- TASK DETAILS -
Copy out each line below exactly as it appears.

- DATASET EXTRACT -
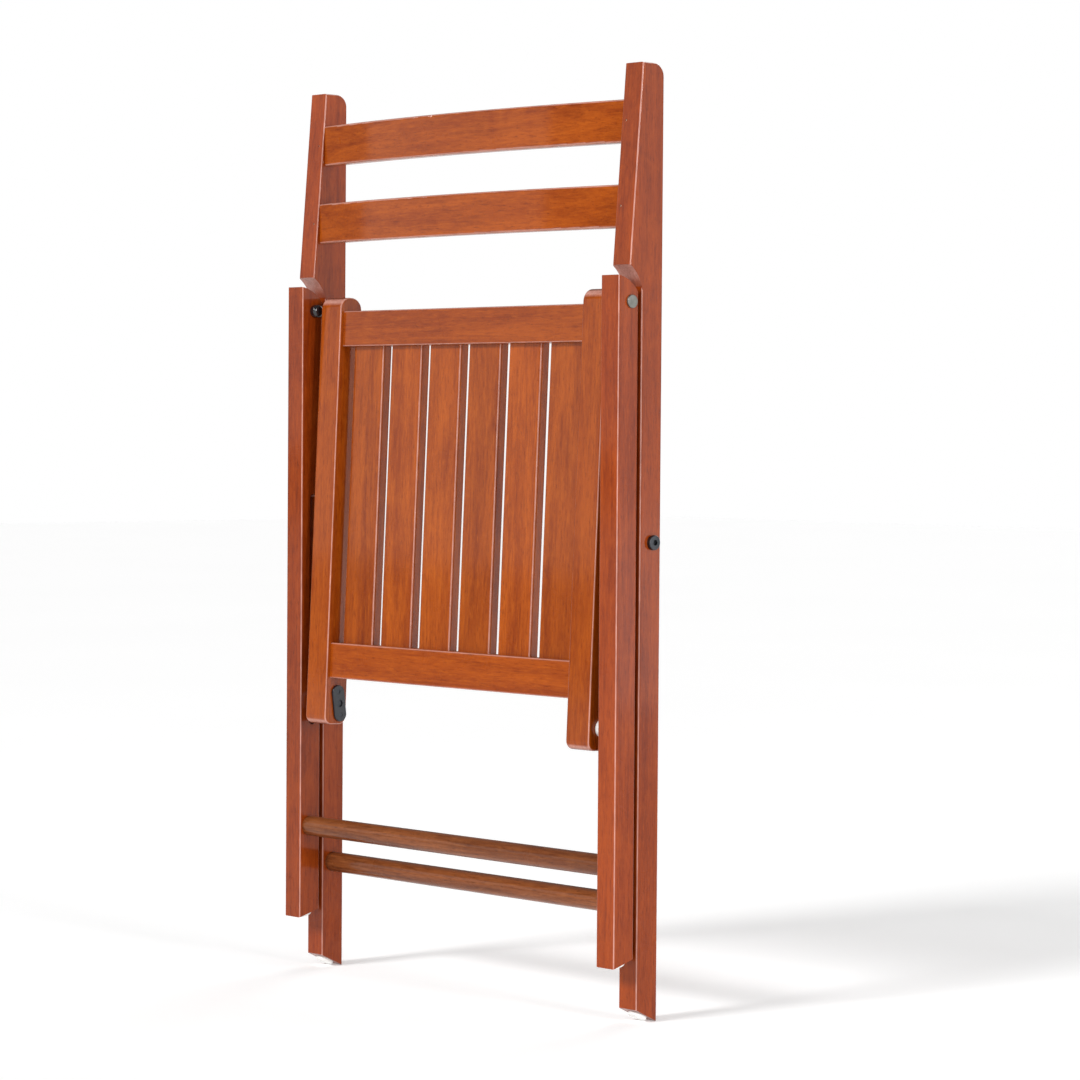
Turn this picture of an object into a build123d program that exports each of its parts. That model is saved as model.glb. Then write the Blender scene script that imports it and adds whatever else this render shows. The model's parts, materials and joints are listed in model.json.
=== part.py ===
"""Folding slatted wooden chair, modelled folded flat and standing upright, in millimetres.

Frame: +Z up, +Y towards the front of the chair, +X to the sitter's right. The origin is at the bottom centre
of the folded chair. Two long posts carry the backrest and end in the front feet. The rear legs hang from the
posts on steel hinge blades. The seat turns on two bolts in the posts, and pins at its rear end run in slots
routed in the rear legs, so that both frames swing out together.
"""
from build123d import *
import math
import os

os.makedirs("parts", exist_ok=True)

# Driving sizes
overall_width = 475.0
post_height = 890.0
leg_width = 23.5  # across the chair, for posts and rear legs
leg_depth = 26.0
post_depth = 27.5
leg_to_post_gap = 4.0
rail_width = 30.5
rail_depth = 28.0
rail_length = 430.0
side_gap = 10.0  # between the legs and the seat rails
seat_proud = 2.0  # how far the seat's rear end stands behind the folded legs
seat_tilt = 2.53  # folded seat against the posts, degrees
lean = 25.4  # posts from upright when the chair is open, degrees
edge_round = 2.0
slip = 0.05  # radial clearance of pins and shanks in their holes
joint_slack = 0.1  # clearance round tenons and dowel ends
running_gap = 0.3  # between faces that slide past each other

# Front-to-back places in the folded stack
stack_depth = seat_proud + leg_depth + leg_to_post_gap + post_depth
front_y = stack_depth / 2
post_back_y = front_y - post_depth
leg_front_y = post_back_y - leg_to_post_gap
leg_back_y = leg_front_y - leg_depth
post_mid_y = front_y - post_depth / 2
leg_mid_y = leg_front_y - leg_depth / 2

# Places across the chair
outer_x = overall_width / 2
inner_x = outer_x - leg_width
rail_outer_x = inner_x - side_gap
rail_inner_x = rail_outer_x - rail_width
leg_mid_x = (outer_x + inner_x) / 2

# Pivots of the folded chair
hinge_y, hinge_z = leg_back_y + 16.4, 669.4
pivot_y, pivot_z = front_y - 11.2, 447.0
pin_y, pin_z = leg_back_y + 15.5, 274.0

# Slide slot in the rear legs
slot_width = 9.5
slot_depth = 9.0
slot_top_z = 484.0
slot_bottom_z = 250.0
pin_open_z = slot_top_z - slot_width / 2

# Post outline
post_top_depth = 28.0
post_shoulder_depth = 43.0
shoulder_z = 703.5
step_end_z = 683.5
step_round = 40.0
post_top_round = 12.0

# Rear leg outline
leg_top_z = 693.5
leg_top_drop = 15.8
leg_top_round = 40.0

# Back slats
slat_height = 40.0
slat_thickness = 14.0
slat_bow = 16.0
slat_inset = 3.0  # of the slat ends in front of the posts' rear faces
upper_slat_z = 817.0
lower_slat_z = 738.0
back_tenon = (12.0, 7.0, 28.0)

# Seat, measured from the rear end of its rails and down from their top faces
cross_rail_size = 35.5
cross_rail_thickness = 20.0
cross_rail_inset = 4.2
front_rail_start = 380.5
rear_rail_start = 47.0
seat_slat_count = 6
seat_slat_pitch = 56.9
seat_slat_width = 44.8
seat_slat_inset = 12.0
seat_slat_thickness = 12.0
rail_front_round = 12.0
rail_rear_round = 8.5
ear_radius = 11.0
ear_spread = 42.0
cross_tenon = (14.0, 24.0, 10.0)
seat_slat_tenon = (8.0, 34.0, 6.0)

# Rungs
rung_radius = 10.0
rung_seat = 13.0
front_rung_z = 108.0
rear_rung_z = 147.0

# Hardware
hinge_shank = 3.0
hinge_head = (6.2, 2.4)
hinge_nut = (6.5, 7.0)
blade_thickness = 3.0
blade_radius = 7.0
blade_end_y, blade_end_z = post_mid_y, 655.0
pivot_shank = 4.0
pivot_head = (6.9, 4.0)
pivot_socket = (5.0, 2.4)
pivot_nut = (7.0, 6.0)
spacer_radius = 8.0
slide_pin_radius = 3.6
slide_disc = (8.6, 5.0)
plate_size = (37.0, 15.0, 2.4)
plate_lean = 10.0
plate_screw_pitch = 24.0
screw_radius = 2.0
screw_length = 12.0
glide_radius = 9.0
glide_thickness = 3.0
glide_stem = (2.0, 12.0)
brad_radius = 0.9
brad_length = 26.0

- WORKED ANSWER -
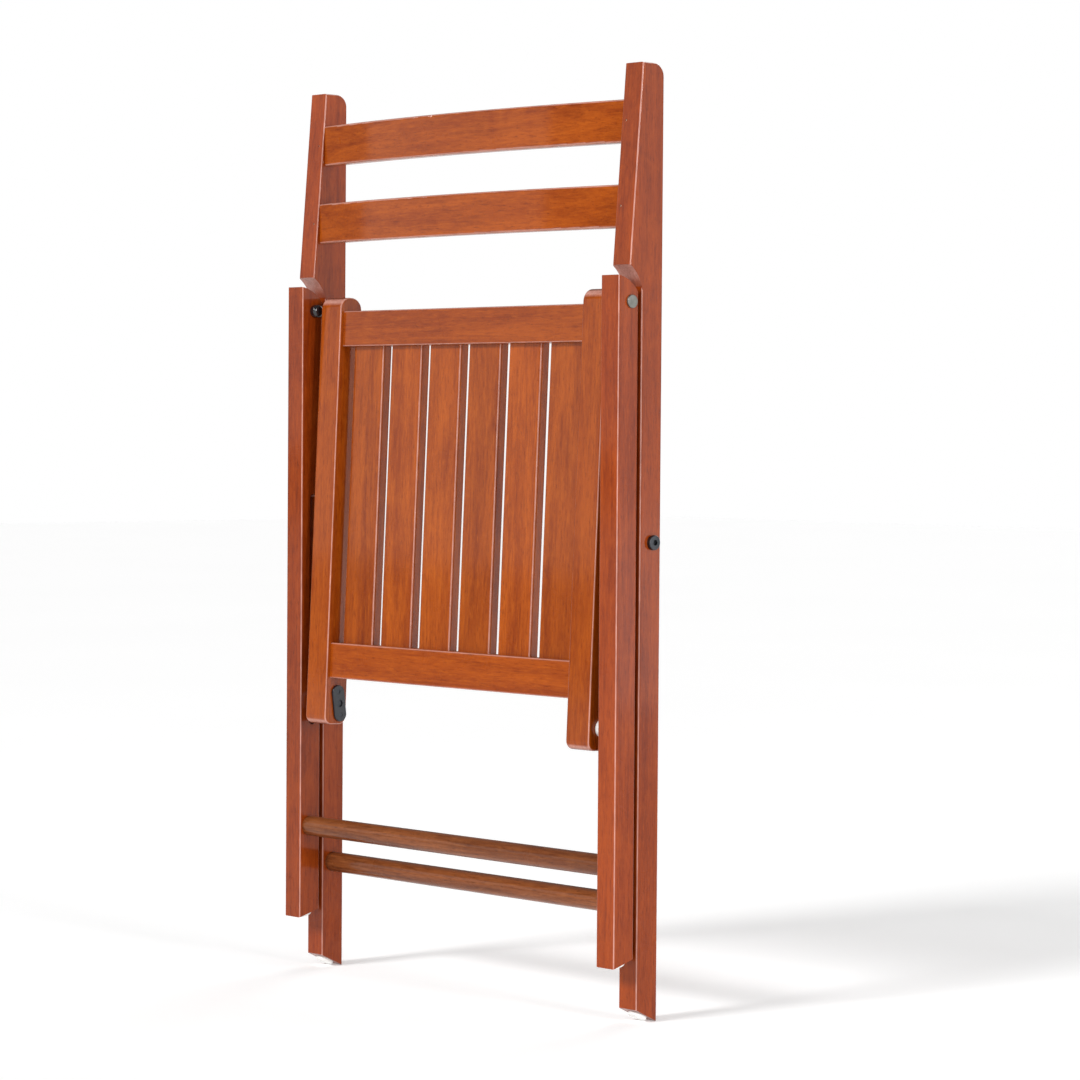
Turn this picture of an object into a build123d program that exports each of its parts. That model is saved as model.glb. Then write the Blender scene script that imports it and adds whatever else this render shows. The model's parts, materials and joints are listed in model.json.
=== part.py ===
"""Folding slatted wooden chair, modelled folded flat and standing upright, in millimetres.

Frame: +Z up, +Y towards the front of the chair, +X to the sitter's right. The origin is at the bottom centre
of the folded chair. Two long posts carry the backrest and end in the front feet. The rear legs hang from the
posts on steel hinge blades. The seat turns on two bolts in the posts, and pins at its rear end run in slots
routed in the rear legs, so that both frames swing out together.
"""
from build123d import *
import math
import os

os.makedirs("parts", exist_ok=True)

# Driving sizes
overall_width = 475.0
post_height = 890.0
leg_width = 23.5  # across the chair, for posts and rear legs
leg_depth = 26.0
post_depth = 27.5
leg_to_post_gap = 4.0
rail_width = 30.5
rail_depth = 28.0
rail_length = 430.0
side_gap = 10.0  # between the legs and the seat rails
seat_proud = 2.0  # how far the seat's rear end stands behind the folded legs
seat_tilt = 2.53  # folded seat against the posts, degrees
lean = 25.4  # posts from upright when the chair is open, degrees
edge_round = 2.0
slip = 0.05  # radial clearance of pins and shanks in their holes
joint_slack = 0.1  # clearance round tenons and dowel ends
running_gap = 0.3  # between faces that slide past each other

# Front-to-back places in the folded stack
stack_depth = seat_proud + leg_depth + leg_to_post_gap + post_depth
front_y = stack_depth / 2
post_back_y = front_y - post_depth
leg_front_y = post_back_y - leg_to_post_gap
leg_back_y = leg_front_y - leg_depth
post_mid_y = front_y - post_depth / 2
leg_mid_y = leg_front_y - leg_depth / 2

# Places across the chair
outer_x = overall_width / 2
inner_x = outer_x - leg_width
rail_outer_x = inner_x - side_gap
rail_inner_x = rail_outer_x - rail_width
leg_mid_x = (outer_x + inner_x) / 2

# Pivots of the folded chair
hinge_y, hinge_z = leg_back_y + 16.4, 669.4
pivot_y, pivot_z = front_y - 11.2, 447.0
pin_y, pin_z = leg_back_y + 15.5, 274.0

# Slide slot in the rear legs
slot_width = 9.5
slot_depth = 9.0
slot_top_z = 484.0
slot_bottom_z = 250.0
pin_open_z = slot_top_z - slot_width / 2

# Post outline
post_top_depth = 28.0
post_shoulder_depth = 43.0
shoulder_z = 703.5
step_end_z = 683.5
step_round = 40.0
post_top_round = 12.0

# Rear leg outline
leg_top_z = 693.5
leg_top_drop = 15.8
leg_top_round = 40.0

# Back slats
slat_height = 40.0
slat_thickness = 14.0
slat_bow = 16.0
slat_inset = 3.0  # of the slat ends in front of the posts' rear faces
upper_slat_z = 817.0
lower_slat_z = 738.0
back_tenon = (12.0, 7.0, 28.0)

# Seat, measured from the rear end of its rails and down from their top faces
cross_rail_size = 35.5
cross_rail_thickness = 20.0
cross_rail_inset = 4.2
front_rail_start = 380.5
rear_rail_start = 47.0
seat_slat_count = 6
seat_slat_pitch = 56.9
seat_slat_width = 44.8
seat_slat_inset = 12.0
seat_slat_thickness = 12.0
rail_front_round = 12.0
rail_rear_round = 8.5
ear_radius = 11.0
ear_spread = 42.0
cross_tenon = (14.0, 24.0, 10.0)
seat_slat_tenon = (8.0, 34.0, 6.0)

# Rungs
rung_radius = 10.0
rung_seat = 13.0
front_rung_z = 108.0
rear_rung_z = 147.0

# Hardware
hinge_shank = 3.0
hinge_head = (6.2, 2.4)
hinge_nut = (6.5, 7.0)
blade_thickness = 3.0
blade_radius = 7.0
blade_end_y, blade_end_z = post_mid_y, 655.0
pivot_shank = 4.0
pivot_head = (6.9, 4.0)
pivot_socket = (5.0, 2.4)
pivot_nut = (7.0, 6.0)
spacer_radius = 8.0
slide_pin_radius = 3.6
slide_disc = (8.6, 5.0)
plate_size = (37.0, 15.0, 2.4)
plate_lean = 10.0
plate_screw_pitch = 24.0
screw_radius = 2.0
screw_length = 12.0
glide_radius = 9.0
glide_thickness = 3.0
glide_stem = (2.0, 12.0)
brad_radius = 0.9
brad_length = 26.0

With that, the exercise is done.